时间:2013-04-01 19:21:52

标签: java arrays duplicates

我正在读取一个文件,然后调用一个string []方法,将该行分成单个单词,将每个单词添加到一个唯一单词数组(没有重复单词),并返回唯一单词数组。

我无法弄清楚如何只打印每个单词,但这是我到目前为止所做的。

static public String[ ] sortUnique( String [ ] unique, int count)
{
    String temp;
    for(int i = 1; i < count; i++) {
        temp = unique[i].replaceAll("([a-z]+)[,.?]*", "$1");;
        int j;
        for(j = i - 1; j>= 0 && (temp.compareToIgnoreCase(unique[j]) < 0);j--) {
            unique[j+1] = unique[j];
        }
        unique[j+1] = temp;
    }
    return unique;
}

这是数据文件。

    Is this a dagger which I see before me,
    The handle toward my hand?

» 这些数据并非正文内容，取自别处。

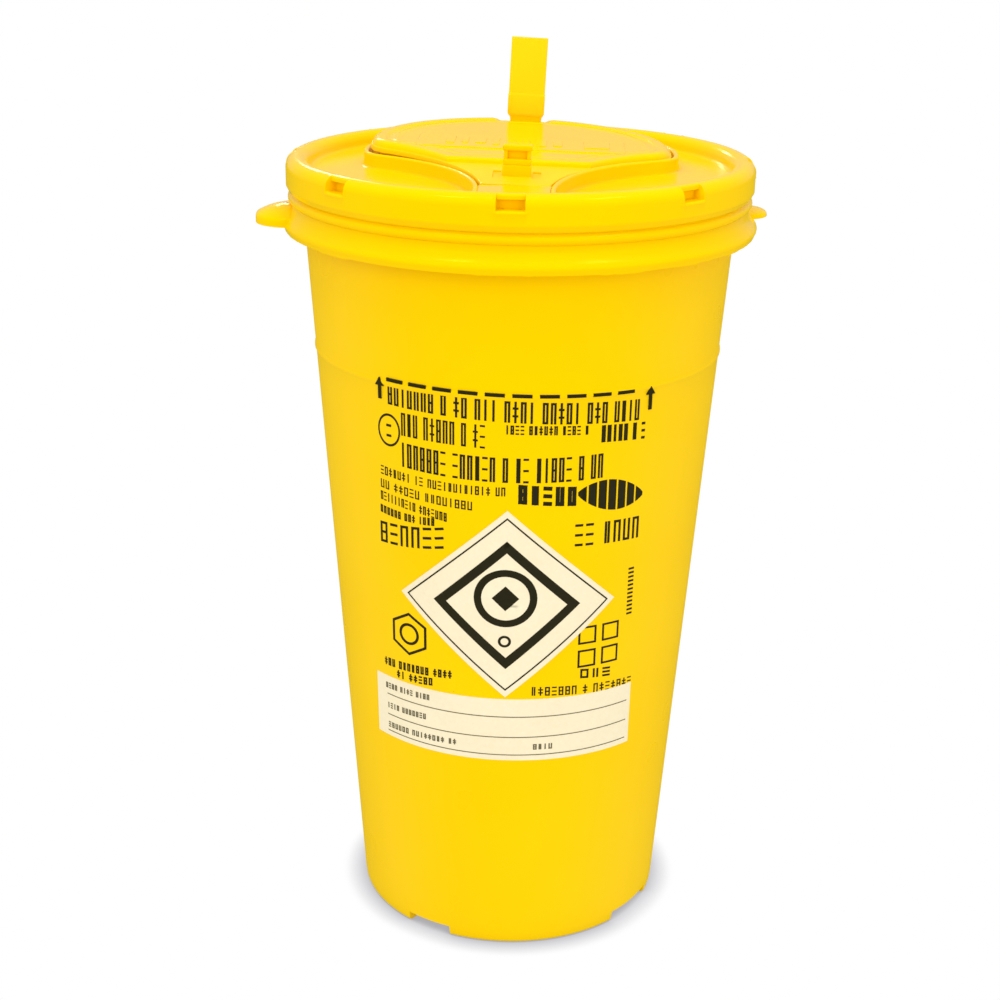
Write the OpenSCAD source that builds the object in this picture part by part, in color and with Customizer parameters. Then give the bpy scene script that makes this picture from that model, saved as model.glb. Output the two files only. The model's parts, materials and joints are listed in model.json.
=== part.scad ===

Come, let me clutch thee.
    I have thee not, and yet I see thee still.
    Art thou not, fatal vision, sensible
    To feeling as to sight? Or art thou but
    A dagger of the mind, a false creation,

非常感谢任何帮助!

1 个答案:

答案 0 :(得分:4)

要阅读文件并删除重复的字词:

import java.io.BufferedReader;
import java.io.FileReader;
import java.io.StreamTokenizer;
import java.util.Set;
import java.util.TreeSet;

public class WordReader {

   public static void main( String[] args ) throws Exception {
      BufferedReader br =
         new BufferedReader(
            new FileReader( "F:/docs/Notes/Notes.txt" ));
      Set< String > words = new TreeSet<>();                // {sorted,unique}
      StreamTokenizer st = new StreamTokenizer( br );
      while( st.nextToken() != StreamTokenizer.TT_EOF ) {
         if( st.ttype == StreamTokenizer.TT_WORD ) {
            words.add( st.sval );
         }
      }
      System.out.println( words );
      br.close();
   }
}